To prevent nuisance alarms, vacuum cobwebs and dust from your smoke alarms monthly.
- Never disable a smoke alarm, even if you experience nuisance alarms while cooking or showering. Instead, use the alarm’s “hush” button. If nuisance alarms are a persistent problem, look for a different type of smoke alarm and ensure they are installed in correct areas in the home.
Use the test button to test your smoke alarms at least monthly.
- The test feature tests all electronic functions and is safer than testing with a controlled fire (matches, lighters, cigarettes).
- If the manufacturer's instructions permit the use of an aerosol smoke product for testing the smoke alarm, choose one that has been examined and tested by a third-party product testing laboratory, and use it in accordance with the product instructions.
If you have battery-powered smoke alarms, replace the batteries at least once a year.
- Some agencies recommend that you replace batteries when the time changes from standard to daylight savings each spring and then back again in the fall. "Change your clock, change your batteries." Replacing batteries this often will not hurt, but fresh batteries typically last at least a year, so more frequent replacement is not necessary unless the smoke alarm begins to chirp.
- Replace the batteries in your carbon monoxide (CO) alarms at the same time you replace your smoke alarm batteries.
Replace your smoke alarms every 10 years.
- This is the recommendation of the National Fire Protection Association and the U.S. Consumer Product Safety Commission. Smoke alarms become less sensitive over time.

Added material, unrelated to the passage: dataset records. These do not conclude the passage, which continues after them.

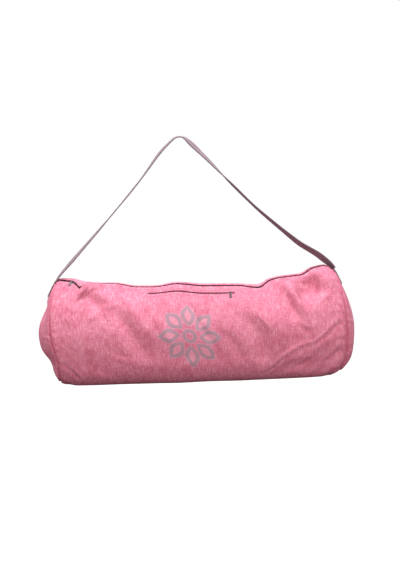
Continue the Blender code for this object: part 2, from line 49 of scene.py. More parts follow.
CAMERA_AZIMUTH = math.radians(-3.0)
CAMERA_ELEVATION = math.radians(3.5)
CAMERA_ROLL = math.radians(2.1)
BAG_MIDDLE = Vector((0.023, 0.0, -0.441))
BAG_MIDDLE_PIXEL = (197.0, 330.0)

towards_camera = Vector((
    math.sin(CAMERA_AZIMUTH) * math.cos(CAMERA_ELEVATION),
    -math.cos(CAMERA_AZIMUTH) * math.cos(CAMERA_ELEVATION),
    math.sin(CAMERA_ELEVATION),
))
level_turn = (-towards_camera).to_track_quat("-Z", "Y")
camera_turn = level_turn.to_matrix() @ Matrix.Rotation(-CAMERA_ROLL, 3, "Z")
right_of_middle = (PICTURE_WIDTH / 2 - BAG_MIDDLE_PIXEL[0]) * METRES_PER_PIXEL
above_middle = (BAG_MIDDLE_PIXEL[1] - PICTURE_HEIGHT / 2) * METRES_PER_PIXEL
camera = bpy.data.objects.new("camera", bpy.data.cameras.new("camera"))
bpy.context.scene.collection.objects.link(camera)
camera.location = (
    BAG_MIDDLE
    + towards_camera * CAMERA_DISTANCE
    + camera_turn @ Vector((right_of_middle, above_middle, 0.0))
)
camera.rotation_euler = camera_turn.to_euler()
camera.data.sensor_width = 36.0
camera.data.lens = camera.data.sensor_width * CAMERA_DISTANCE / (PICTURE_HEIGHT * METRES_PER_PIXEL)
bpy.context.scene.camera = camera

# Cloth of the bag
# The bag is cut from one pink melange canvas: thick and thin yarns of several pinks in a plain weave, which
# leave fine darker and paler flecks both ways across it. The strap is sewn from a greyer, mauve canvas.
CLOTH_PINK = (0.590, 0.172, 0.256)
CLOTH_DARK = (0.430, 0.083, 0.142)
CLOTH_LIGHT = (0.790, 0.382, 0.478)
YARN_PITCH = 0.0009


class Wire:
    """A value in a material: a socket that takes part in sums."""

    def __init__(self, finish, socket):
        self.finish = finish
        self.socket = socket

    def math(self, operation, *others):
        values = dict(enumerate((self, *others)))
        return self.finish.node("ShaderNodeMath", {"operation": operation}, values)

    def __add__(self, other):
        return self.math("ADD", other)

    __radd__ = __add__

    def __sub__(self, other):
        return self.math("SUBTRACT", other)

    def __rsub__(self, other):
        return self.finish.node("ShaderNodeMath", {"operation": "SUBTRACT"}, {0: other, 1: self})

    def __mul__(self, other):
        return self.math("MULTIPLY", other)

    __rmul__ = __mul__

    def __truediv__(self, other):
        return self.math("DIVIDE", other)

    def __abs__(self):
        return self.math("ABSOLUTE")

    def step(self, low, high):
        """0 under low, 1 over high and smooth between them; low may be the larger."""
        rising = low < high
        ends = {1: min(low, high), 2: max(low, high), 3: 0.0 if rising else 1.0, 4: 1.0 if rising else 0.0}
        return self.finish.node("ShaderNodeMapRange", {"interpolation_type": "SMOOTHSTEP"}, {0: self, **ends})


class Finish:
    """A material in the making: its nodes, and the shader that they end in."""

    def __init__(self, name):
        self.material = bpy.data.materials.new(name)
        self.material.use_nodes = True
        self.tree = self.material.node_tree
        self.shader = self.tree.nodes["Principled BSDF"]

    def node(self, kind, settings, inputs, output=0):
        made = self.tree.nodes.new(kind)
        for key, value in settings.items():
            setattr(made, key, value)
        for key, value in inputs.items():
            self.feed(made.inputs[key], value)
        return Wire(self, made.outputs[output])

    def feed(self, socket, value):
        if isinstance(value, Wire):
            self.tree.links.new(value.socket, socket)
        elif socket.type == "RGBA" and len(value) == 3:
            socket.default_value = (*value, 1.0)
        else:
            socket.default_value = value

    def set(self, **values):
        for key, value in values.items():
            self.feed(self.shader.inputs[key.replace("_", " ").title().replace("Ior", "IOR")], value)

    def split(self, vector):
        """The three numbers of a vector."""
        parts = self.node("ShaderNodeSeparateXYZ", {}, {0: vector}).socket.node.outputs
        return [Wire(self, part) for part in parts]

    def along(self, layer):
        """The two places of a UV layer that is laid out in metres."""
        return self.split(self.node("ShaderNodeUVMap", {"uv_map": layer}, {}))[:2]

    def grain(self, place, scale, detail, roughness=0.5):
        """Noise of one scale each way."""
        inputs = {"Vector": place, "Scale": scale, "Detail": detail, "Roughness": roughness}
        return self.node("ShaderNodeTexNoise", {"noise_dimensions": "3D"}, inputs)

    def noise(self, x, y, x_scale, y_scale, detail=2.0, roughness=0.5, shift=0.0):
        """Noise stretched to its own scale each way, in features a metre."""
        place = self.node("ShaderNodeCombineXYZ", {}, {0: x * x_scale, 1: y * y_scale, 2: shift})
        return self.grain(place, 1.0, detail, roughness)

    def mix(self, first, second, share):
        settings = {"data_type": "RGBA", "blend_type": "MIX"}
        return self.node("ShaderNodeMix", settings, {0: share, 6: first, 7: second}, output=2)

    def relief(self, height, distance, strength=1.0, under=None):
        inputs = {"Height": height, "Distance": distance, "Strength": strength}
        if under:
            inputs["Normal"] = under
        return self.node("ShaderNodeBump", {}, inputs)


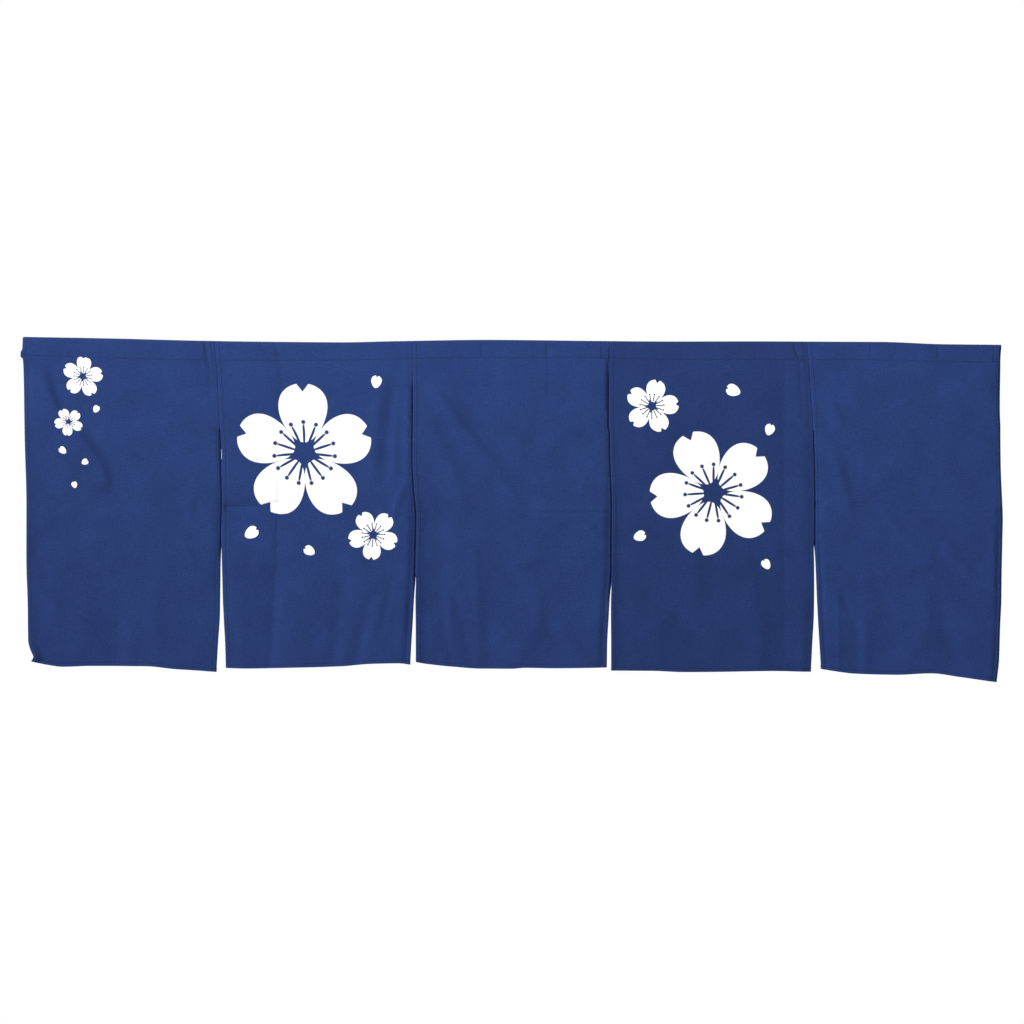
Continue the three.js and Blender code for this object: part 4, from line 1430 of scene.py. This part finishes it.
def cotton_material(panel_index, groups):
    """One panel's indigo cotton, with its weave, dye, sewn edges and white blossoms."""
    panel = PANELS[panel_index]
    material, wire, shader = new_material("indigo_cotton_" + str(panel_index + 1))
    place = wire.add("ShaderNodeTexCoord").outputs["Object"]
    flat = wire.add("ShaderNodeUVMap", uv_map="flat_cut").outputs[0]
    lines = wire.add("ShaderNodeAttribute", attribute_name="hem_lines").outputs["Vector"]
    weave = wire.group(groups["weave"], {
        "Flat Cut": flat, "Thread Pitch": WEAVE_PITCH, "Slub": SLUB})
    edges = wire.group(groups["edges"], {"Hem Lines": lines, "Flat Cut": flat})

    left_edge = float(side_edges(panel_index, DROP / 2)["left"])
    tone_and_painted_light = dye_and_painted_light(wire, flat, panel, left_edge)
    dye_and_shade = dye_wear_and_painted_shade(wire, place, tone_and_painted_light, edges, weave["Shade"])
    fibre = wire.noise(flat, FIBRE_SCALE, 1.0)
    wire.feed(shader, {
        "Base Color": with_blossoms(wire, groups, flat, panel_index, dye_and_shade, weave["Shade"]),
        "Roughness": wire.math("MULTIPLY_ADD", fibre, FIBRE_ROUGHNESS, COTTON_ROUGHNESS),
        "Normal": cloth_relief(wire, weave, edges),
    })
    for name, value in COTTON_SURFACE.items():
        shader[name].default_value = value
    return material


def thread_material():
    """Twisted sewing thread, a little darker than the cloth."""
    material, wire, shader = new_material("indigo_thread")
    place = wire.add("ShaderNodeTexCoord").outputs["Object"]
    twist = wire.noise(place, TWIST_SCALE, 1.0)
    bump = wire.add("ShaderNodeBump", {
        "Height": twist, "Strength": 0.6, "Distance": TWIST_RELIEF})
    wire.feed(shader, {
        "Base Color": wire.mix(wire.math("MULTIPLY", twist, THREAD_FADE), THREAD_BLUE, INDIGO),
        "Normal": bump.outputs[0],
    })
    shader["Roughness"].default_value = THREAD_ROUGHNESS
    return material


# ---- The studio --------------------------------------------------------------------------------

CAMERA_DISTANCE = 4.0
CAMERA_AIM = Vector((0.0009, 0.0, -0.2969))
VIEW_WIDTH = 1.7779
CAMERA_ROLL = math.radians(0.2602)
SENSOR = 36.0
FLOOR_DOWN = 2.0
FLOOR_HALF = 3.0
FLOOR_GRAIN = 40.0
FLOOR_ROUGHNESS = 0.8
GLOW = 0.15                # the strength of the light from all round

KEY_SUN = {"towards": (1.155, 1.0, 0.0), "strength": 2.66, "softness": math.radians(24)}
BACK_SUN = {"towards": (-0.25, -1.0, -0.55), "strength": 2.9, "softness": math.radians(36)}
TOP_LIGHT = {
    "place": (-0.27, -0.83, 0.65),
    "size": (3.28, 0.38),
    "power": 19.7,
    "aim": (-0.08, 0, -0.05),
}


def add_camera():
    """A camera square to the curtain's face, with the slight roll of the view."""
    data = bpy.data.cameras.new("camera")
    data.sensor_width = SENSOR
    data.lens = SENSOR * CAMERA_DISTANCE / VIEW_WIDTH
    camera = bpy.data.objects.new("camera", data)
    bpy.context.scene.collection.objects.link(camera)
    camera.location = CAMERA_AIM - Vector((0, CAMERA_DISTANCE, 0))
    facing = Matrix.Rotation(math.radians(90), 4, "X") @ Matrix.Rotation(CAMERA_ROLL, 4, "Z")
    camera.rotation_euler = facing.to_euler()
    bpy.context.scene.camera = camera


def add_sun(name, towards, strength, softness):
    """An even light that comes from one side with soft shadows."""
    data = bpy.data.lights.new(name, "SUN")
    data.energy = strength
    data.angle = softness
    light = bpy.data.objects.new(name, data)
    bpy.context.scene.collection.objects.link(light)
    light.rotation_euler = Vector(towards).to_track_quat("-Z", "Y").to_euler()


def add_light(name, place, size, power, aim):
    """A soft light aimed at a place, as wide and as high as its size."""
    data = bpy.data.lights.new(name, "AREA")
    data.shape = "RECTANGLE"
    data.size, data.size_y = size
    data.energy = power
    light = bpy.data.objects.new(name, data)
    bpy.context.scene.collection.objects.link(light)
    light.location = place
    light.rotation_euler = (Vector(aim) - Vector(place)).to_track_quat("-Z", "Y").to_euler()


def add_world():
    """White all round for the eye, and a softer white for its light."""
    world = bpy.data.worlds.new("studio")
    world.use_nodes = True
    bpy.context.scene.world = world
    tree = world.node_tree
    wire = Wiring(tree)
    tree.nodes.clear()
    seen = wire.add("ShaderNodeLightPath").outputs["Is Camera Ray"]
    around = wire.add("ShaderNodeBackground", {"Color": (1, 1, 1, 1), "Strength": GLOW})
    backdrop = wire.add("ShaderNodeBackground", {"Color": (1, 1, 1, 1), "Strength": 1.0})
    both = wire.add("ShaderNodeMixShader", {0: seen, 1: around.outputs[0], 2: backdrop.outputs[0]})
    wire.add("ShaderNodeOutputWorld", {"Surface": both.outputs[0]})


def add_floor():
    """A pale floor, a doorway's height below the curtain's top."""
    half = FLOOR_HALF
    corners = [(-half, -half), (half, -half), (half, half), (-half, half)]
    floor = mesh_object("floor", [(x, y, -FLOOR_DOWN) for x, y in corners], faces=[(0, 1, 2, 3)])
    material, wire, shader = new_material("pale_floor")
    place = wire.add("ShaderNodeTexCoord").outputs["Object"]
    grain = wire.noise(place, FLOOR_GRAIN, 4.0)
    wire.feed(shader, {"Base Color": wire.mix(grain, FLOOR_GREY, FLOOR_PALE)})
    shader["Roughness"].default_value = FLOOR_ROUGHNESS
    floor.data.materials.append(material)


def set_tones():
    """Plain tones: a white that is white and a blue that keeps its depth."""
    view = bpy.context.scene.view_settings
    view.view_transform = "Standard"
    view.look = "None"


# ---- Putting it together -----------------------------------------------------------------------


def shader_groups():
    """The node groups that the materials share."""
    petal = petal_group()
    return {
        "weave": plain_weave_group(),
        "edges": sewn_edges_group(),
        "blossom": blossom_group(petal),
        "loose_petal": loose_petal_group(petal),
    }


def add_panel(panel_index, cloth, groups, tree):
    """One panel and the sewing on it."""
    panel = PANELS[panel_index]
    number = str(panel_index + 1)
    piece = panel_object("cloth_" + number, cloth, cotton_material(panel_index, groups))
    lines = stitch_lines(cloth)
    for tack in BACK_TACKS:
        if tack["panel"] == panel_index:
            lines += back_tack_lines(cloth, tack)
    sewing = sewn_lines("stitching_" + number, lines, tree, STITCH_PITCH, STITCH_LENGTH)
    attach(piece, "root")
    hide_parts(panel["name"])
    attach(sewing, "root")


def add_seam(border_index, cloths, tree):
    """The oversewn join above one slit."""
    line = seam_line(cloths, border_index, SEAM_ENDS[border_index])
    seam = sewn_lines("seam_" + str(border_index), [line], tree, SEAM_PITCH, SEAM_STITCH, SEAM_SLANT)
    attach(seam, "root")


def add_curtain():
    """The five panels and the seams between them."""
    tree = stitches_tree(thread_material())
    groups = shader_groups()
    cloths = [panel_cloth(k) for k in range(len(PANELS))]
    for panel_index, cloth in enumerate(cloths):
        add_panel(panel_index, cloth, groups, tree)
    for border_index in SEAM_ENDS:
        add_seam(border_index, cloths, tree)


add_camera()
set_tones()
add_world()
add_sun("key", **KEY_SUN)
add_sun("behind", **BACK_SUN)
add_light("top", **TOP_LIGHT)
add_floor()
add_curtain()
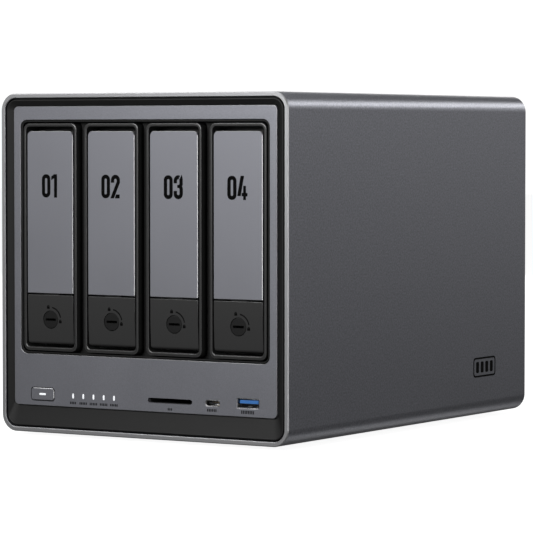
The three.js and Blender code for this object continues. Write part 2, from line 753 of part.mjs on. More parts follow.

- Having working smoke detectors in your home greatly reduces your chance of death or serious injury should a fire occur in your home. When installing smoke alarms, make sure they are installed in the correct location and be sure to follow the manufactures instructions. If you have existing smoke detectors, test them monthly, keep them free of dust and debris to ensure they are in proper working order. These are important steps to making your home and family safer from fire. Visit the National Fire Protection Association for detailed information on installation and maintenance of smoke detectors.
Some quick facts about residential smoke detectors:
- Even hardwired smoke detectors have batteries and should be replaced at the regular interval recommended by the manufacture.
- A smoke detector that beeps once every 30-60 seconds may need a new battery, always replace with new batteries.
- Smoke detectors have a 10 year service life, if you have replaced the batteries in your smoke detectors and they still beep, it could be time to replace the detector. Most detectors have a date on the back indicating when they were manufactured.
- Remember to be safe when using ladders and performing any type of home maintenance.